— BEGIN —

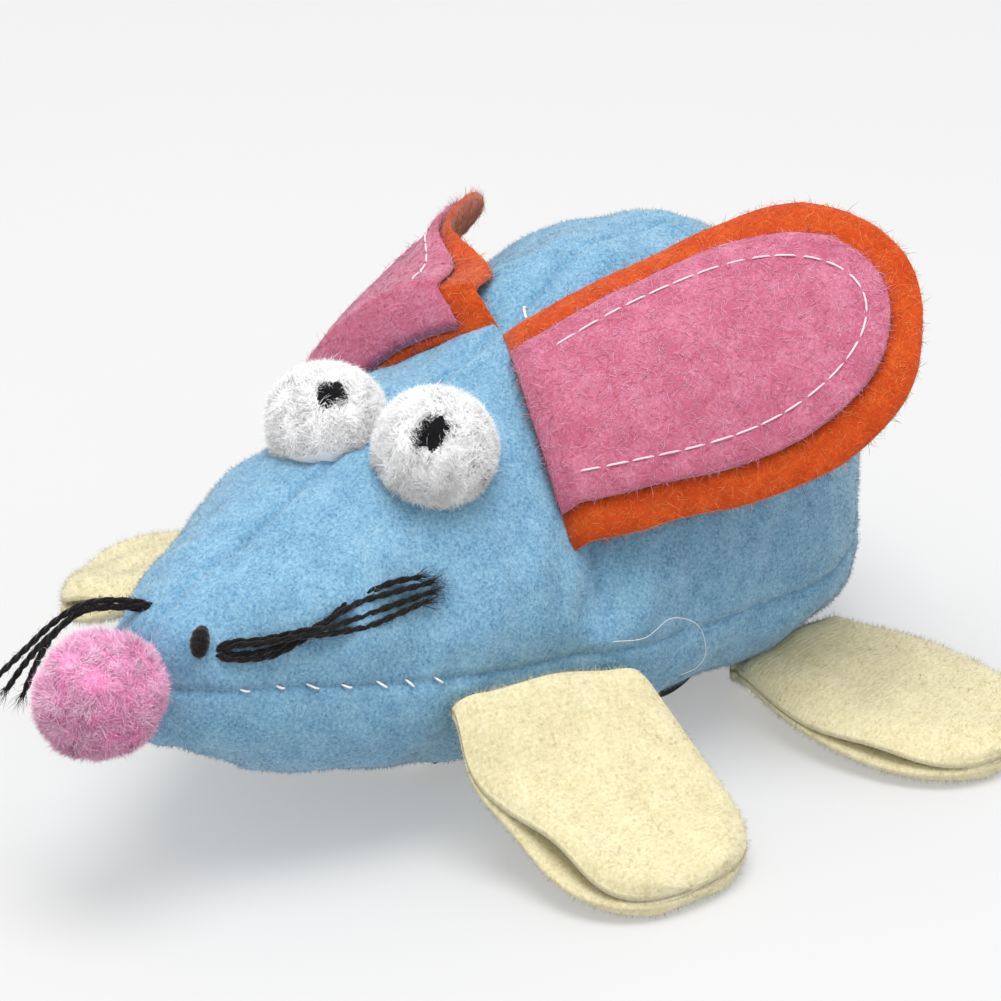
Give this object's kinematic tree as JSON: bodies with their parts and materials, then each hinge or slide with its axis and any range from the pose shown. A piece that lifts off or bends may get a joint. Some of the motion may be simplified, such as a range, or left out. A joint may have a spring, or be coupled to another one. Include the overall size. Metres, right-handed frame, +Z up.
{
  "type": "clockwork plush mouse",
  "caption": "Small plush mouse with felt ears, velour feet and pompom eyes and nose, driven by a wind-up spring motor with wheels under its belly.",
  "frame": {"origin": "centre of the footprint box, on the surface that the mouse stands on", "axes": "+X towards the nose, +Y towards the left ear, +Z up"},
  "size_m": [0.1083, 0.097, 0.0518],
  "materials": {
    "fleece": "short-nap sky-blue fleece",
    "stuffing": "loose polyester fibre",
    "nose_pompom": "fluffy pink pompom fibre",
    "eye_pompom": "fluffy white pompom fibre",
    "whisker_yarn": "twisted black yarn",
    "ear_felt": "orange craft felt",
    "lining_felt": "pink craft felt",
    "velour": "cream ribbed velour",
    "base_plastic": "moulded, fine texture",
    "case_plastic": "moulded, satin",
    "gear_brass": "stamped",
    "spring_steel": "blued strip",
    "plated_steel": "bright plated",
    "wheel_plastic": "moulded, satin",
    "tyre_rubber": "matt rubber"
  },
  "bodies": {
    "root": {"head_panel_left": "fleece", "head_panel_right": "fleece", "back_panel_left": "fleece", "back_panel_right": "fleece", "belly_panel": "fleece", "stuffing": "stuffing", "nose_pompom": "nose_pompom", "eye_pompom_left": "eye_pompom", "eye_pompom_right": "eye_pompom", "whiskers_left": "whisker_yarn", "whiskers_right": "whisker_yarn", "base_plate": "base_plastic", "motor_case_right": "case_plastic", "motor_case_left": "case_plastic", "case_screws": "plated_steel", "base_screws": "plated_steel", "key_eyelet": "plated_steel", "mainspring": "spring_steel", "spring_pillar": "plated_steel"},
    "drive_wheels": {"axle_pinion": "gear_brass", "drive_axle": "plated_steel", "wheel_hub_left": "wheel_plastic", "wheel_hub_right": "wheel_plastic", "wheel_tyre_left": "tyre_rubber", "wheel_tyre_right": "tyre_rubber"},
    "second_gear": {"second_arbor": "plated_steel", "second_wheel": "gear_brass", "second_pinion": "gear_brass"},
    "great_wheel": {"great_gear": "gear_brass", "click_spring": "spring_steel"},
    "governor": {"governor_arbor": "plated_steel", "governor_pinion": "gear_brass", "governor_rotor": "wheel_plastic", "governor_weights": "plated_steel"},
    "winding_shaft": {"winding_key": "plated_steel", "winding_arbor": "plated_steel", "ratchet_wheel": "gear_brass"},
    "roller": {"front_roller": "wheel_plastic", "roller_axle": "plated_steel"},
    "ear_left": {"ear_back_left": "ear_felt", "ear_lining_left": "lining_felt"},
    "ear_right": {"ear_back_right": "ear_felt", "ear_lining_right": "lining_felt"},
    "foot_front_left": {"foot_top_front_left": "velour", "foot_sole_front_left": "velour"},
    "foot_front_right": {"foot_top_front_right": "velour", "foot_sole_front_right": "velour"},
    "foot_rear_left": {"foot_top_rear_left": "velour", "foot_sole_rear_left": "velour"},
    "foot_rear_right": {"foot_top_rear_right": "velour", "foot_sole_rear_right": "velour"}
  },
  "joints": [
    {"name": "axle_spin", "type": "hinge", "parent": "root", "child": "drive_wheels", "pos_m": [-0.01987, 0, 0.008], "axis": [0, 1, 0], "continuous": true},
    {"name": "second_spin", "type": "hinge", "parent": "root", "child": "second_gear", "pos_m": [-0.02246, 0, 0.01766], "axis": [0, 1, 0], "continuous": true},
    {"name": "great_spin", "type": "hinge", "parent": "root", "child": "great_wheel", "pos_m": [-0.01, 0, 0.0166], "axis": [0, 1, 0], "continuous": true},
    {"name": "governor_spin", "type": "hinge", "parent": "root", "child": "governor", "pos_m": [-0.01746, 0, 0.02632], "axis": [0, 1, 0], "continuous": true},
    {"name": "winding", "type": "hinge", "parent": "great_wheel", "child": "winding_shaft", "pos_m": [-0.01, 0, 0.0166], "axis": [0, 1, 0], "range_deg": [0, 1440], "deforming": ["mainspring", "click_spring"]},
    {"name": "roller_spin", "type": "hinge", "parent": "root", "child": "roller", "pos_m": [0.0064, 0, 0.0036], "axis": [0, 1, 0], "continuous": true},
    {"name": "ear_left_flap", "type": "hinge", "parent": "root", "child": "ear_left", "pos_m": [-0.0029, 0.0117, 0.03508], "axis": [0.3567, 0.6794, -0.6412], "range_deg": [-4, 25], "stiffness_Nm_per_rad": 0.004},
    {"name": "ear_right_flap", "type": "hinge", "parent": "root", "child": "ear_right", "pos_m": [-0.00416, -0.01204, 0.03658], "axis": [-0.3567, 0.6794, 0.6412], "range_deg": [-3, 25], "stiffness_Nm_per_rad": 0.004},
    {"name": "foot_front_left_flap", "type": "hinge", "parent": "root", "child": "foot_front_left", "pos_m": [0.0082, 0.0198, 0.0165], "axis": [0.8988, -0.4384, 0], "range_deg": [-4, 30]},
    {"name": "foot_front_right_flap", "type": "hinge", "parent": "root", "child": "foot_front_right", "pos_m": [0.0088, -0.0208, 0.0175], "axis": [-0.9799, -0.1994, 0], "range_deg": [-4, 30]},
    {"name": "foot_rear_left_flap", "type": "hinge", "parent": "root", "child": "foot_rear_left", "pos_m": [-0.0275, 0.0214, 0.0075], "axis": [0.999, -0.0454, 0], "range_deg": [-3, 15]},
    {"name": "foot_rear_right_flap", "type": "hinge", "parent": "root", "child": "foot_rear_right", "pos_m": [-0.0275, -0.0214, 0.0075], "axis": [-0.999, -0.0454, 0], "range_deg": [-3, 15]}
  ],
  "couplings": [
    {"joint": "second_spin", "follows": "axle_spin", "ratio": -0.33333},
    {"joint": "great_spin", "follows": "axle_spin", "ratio": 0.083333},
    {"joint": "governor_spin", "follows": "axle_spin", "ratio": 1}
  ]
}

— END —

Exercise aim:
Return the material exactly as it stands.

Task result:
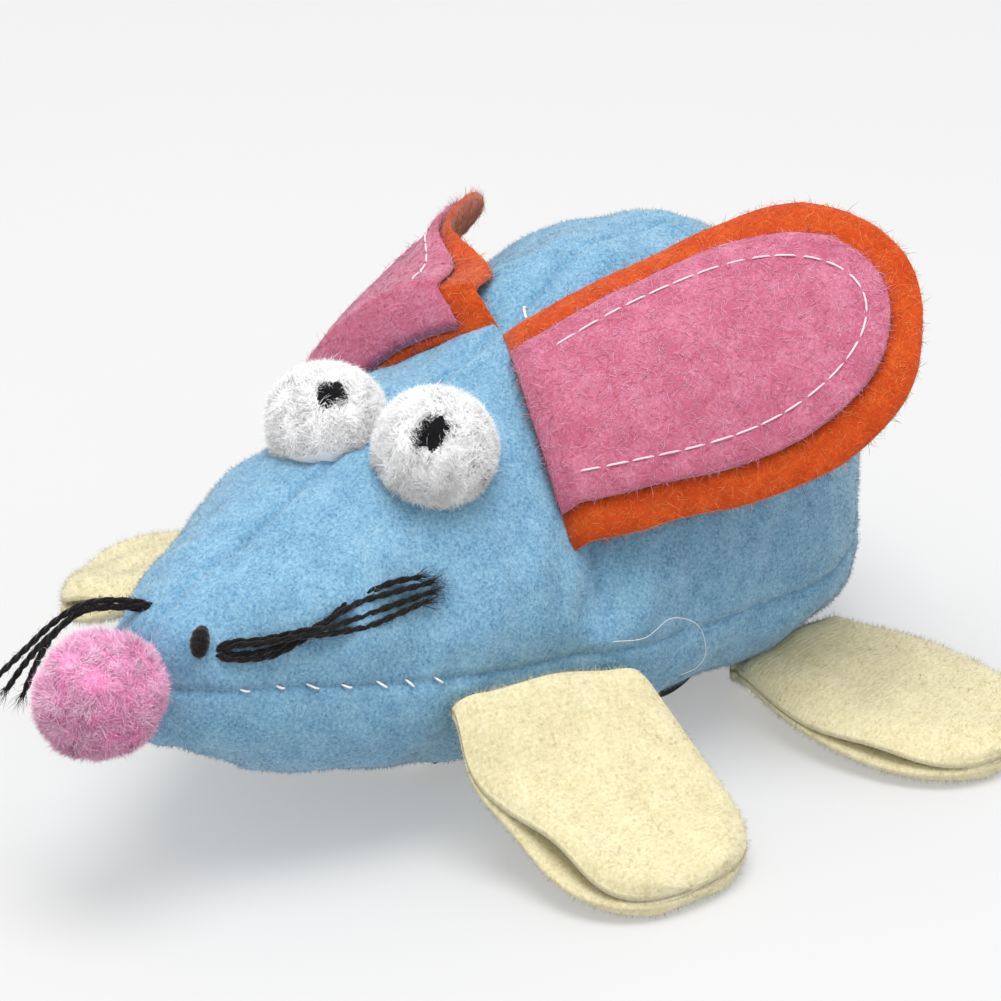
Give this object's kinematic tree as JSON: bodies with their parts and materials, then each hinge or slide with its axis and any range from the pose shown. A piece that lifts off or bends may get a joint. Some of the motion may be simplified, such as a range, or left out. A joint may have a spring, or be coupled to another one. Include the overall size. Metres, right-handed frame, +Z up.
{
  "type": "clockwork plush mouse",
  "caption": "Small plush mouse with felt ears, velour feet and pompom eyes and nose, driven by a wind-up spring motor with wheels under its belly.",
  "frame": {"origin": "centre of the footprint box, on the surface that the mouse stands on", "axes": "+X towards the nose, +Y towards the left ear, +Z up"},
  "size_m": [0.1083, 0.097, 0.0518],
  "materials": {
    "fleece": "short-nap sky-blue fleece",
    "stuffing": "loose polyester fibre",
    "nose_pompom": "fluffy pink pompom fibre",
    "eye_pompom": "fluffy white pompom fibre",
    "whisker_yarn": "twisted black yarn",
    "ear_felt": "orange craft felt",
    "lining_felt": "pink craft felt",
    "velour": "cream ribbed velour",
    "base_plastic": "moulded, fine texture",
    "case_plastic": "moulded, satin",
    "gear_brass": "stamped",
    "spring_steel": "blued strip",
    "plated_steel": "bright plated",
    "wheel_plastic": "moulded, satin",
    "tyre_rubber": "matt rubber"
  },
  "bodies": {
    "root": {"head_panel_left": "fleece", "head_panel_right": "fleece", "back_panel_left": "fleece", "back_panel_right": "fleece", "belly_panel": "fleece", "stuffing": "stuffing", "nose_pompom": "nose_pompom", "eye_pompom_left": "eye_pompom", "eye_pompom_right": "eye_pompom", "whiskers_left": "whisker_yarn", "whiskers_right": "whisker_yarn", "base_plate": "base_plastic", "motor_case_right": "case_plastic", "motor_case_left": "case_plastic", "case_screws": "plated_steel", "base_screws": "plated_steel", "key_eyelet": "plated_steel", "mainspring": "spring_steel", "spring_pillar": "plated_steel"},
    "drive_wheels": {"axle_pinion": "gear_brass", "drive_axle": "plated_steel", "wheel_hub_left": "wheel_plastic", "wheel_hub_right": "wheel_plastic", "wheel_tyre_left": "tyre_rubber", "wheel_tyre_right": "tyre_rubber"},
    "second_gear": {"second_arbor": "plated_steel", "second_wheel": "gear_brass", "second_pinion": "gear_brass"},
    "great_wheel": {"great_gear": "gear_brass", "click_spring": "spring_steel"},
    "governor": {"governor_arbor": "plated_steel", "governor_pinion": "gear_brass", "governor_rotor": "wheel_plastic", "governor_weights": "plated_steel"},
    "winding_shaft": {"winding_key": "plated_steel", "winding_arbor": "plated_steel", "ratchet_wheel": "gear_brass"},
    "roller": {"front_roller": "wheel_plastic", "roller_axle": "plated_steel"},
    "ear_left": {"ear_back_left": "ear_felt", "ear_lining_left": "lining_felt"},
    "ear_right": {"ear_back_right": "ear_felt", "ear_lining_right": "lining_felt"},
    "foot_front_left": {"foot_top_front_left": "velour", "foot_sole_front_left": "velour"},
    "foot_front_right": {"foot_top_front_right": "velour", "foot_sole_front_right": "velour"},
    "foot_rear_left": {"foot_top_rear_left": "velour", "foot_sole_rear_left": "velour"},
    "foot_rear_right": {"foot_top_rear_right": "velour", "foot_sole_rear_right": "velour"}
  },
  "joints": [
    {"name": "axle_spin", "type": "hinge", "parent": "root", "child": "drive_wheels", "pos_m": [-0.01987, 0, 0.008], "axis": [0, 1, 0], "continuous": true},
    {"name": "second_spin", "type": "hinge", "parent": "root", "child": "second_gear", "pos_m": [-0.02246, 0, 0.01766], "axis": [0, 1, 0], "continuous": true},
    {"name": "great_spin", "type": "hinge", "parent": "root", "child": "great_wheel", "pos_m": [-0.01, 0, 0.0166], "axis": [0, 1, 0], "continuous": true},
    {"name": "governor_spin", "type": "hinge", "parent": "root", "child": "governor", "pos_m": [-0.01746, 0, 0.02632], "axis": [0, 1, 0], "continuous": true},
    {"name": "winding", "type": "hinge", "parent": "great_wheel", "child": "winding_shaft", "pos_m": [-0.01, 0, 0.0166], "axis": [0, 1, 0], "range_deg": [0, 1440], "deforming": ["mainspring", "click_spring"]},
    {"name": "roller_spin", "type": "hinge", "parent": "root", "child": "roller", "pos_m": [0.0064, 0, 0.0036], "axis": [0, 1, 0], "continuous": true},
    {"name": "ear_left_flap", "type": "hinge", "parent": "root", "child": "ear_left", "pos_m": [-0.0029, 0.0117, 0.03508], "axis": [0.3567, 0.6794, -0.6412], "range_deg": [-4, 25], "stiffness_Nm_per_rad": 0.004},
    {"name": "ear_right_flap", "type": "hinge", "parent": "root", "child": "ear_right", "pos_m": [-0.00416, -0.01204, 0.03658], "axis": [-0.3567, 0.6794, 0.6412], "range_deg": [-3, 25], "stiffness_Nm_per_rad": 0.004},
    {"name": "foot_front_left_flap", "type": "hinge", "parent": "root", "child": "foot_front_left", "pos_m": [0.0082, 0.0198, 0.0165], "axis": [0.8988, -0.4384, 0], "range_deg": [-4, 30]},
    {"name": "foot_front_right_flap", "type": "hinge", "parent": "root", "child": "foot_front_right", "pos_m": [0.0088, -0.0208, 0.0175], "axis": [-0.9799, -0.1994, 0], "range_deg": [-4, 30]},
    {"name": "foot_rear_left_flap", "type": "hinge", "parent": "root", "child": "foot_rear_left", "pos_m": [-0.0275, 0.0214, 0.0075], "axis": [0.999, -0.0454, 0], "range_deg": [-3, 15]},
    {"name": "foot_rear_right_flap", "type": "hinge", "parent": "root", "child": "foot_rear_right", "pos_m": [-0.0275, -0.0214, 0.0075], "axis": [-0.999, -0.0454, 0], "range_deg": [-3, 15]}
  ],
  "couplings": [
    {"joint": "second_spin", "follows": "axle_spin", "ratio": -0.33333},
    {"joint": "great_spin", "follows": "axle_spin", "ratio": 0.083333},
    {"joint": "governor_spin", "follows": "axle_spin", "ratio": 1}
  ]
}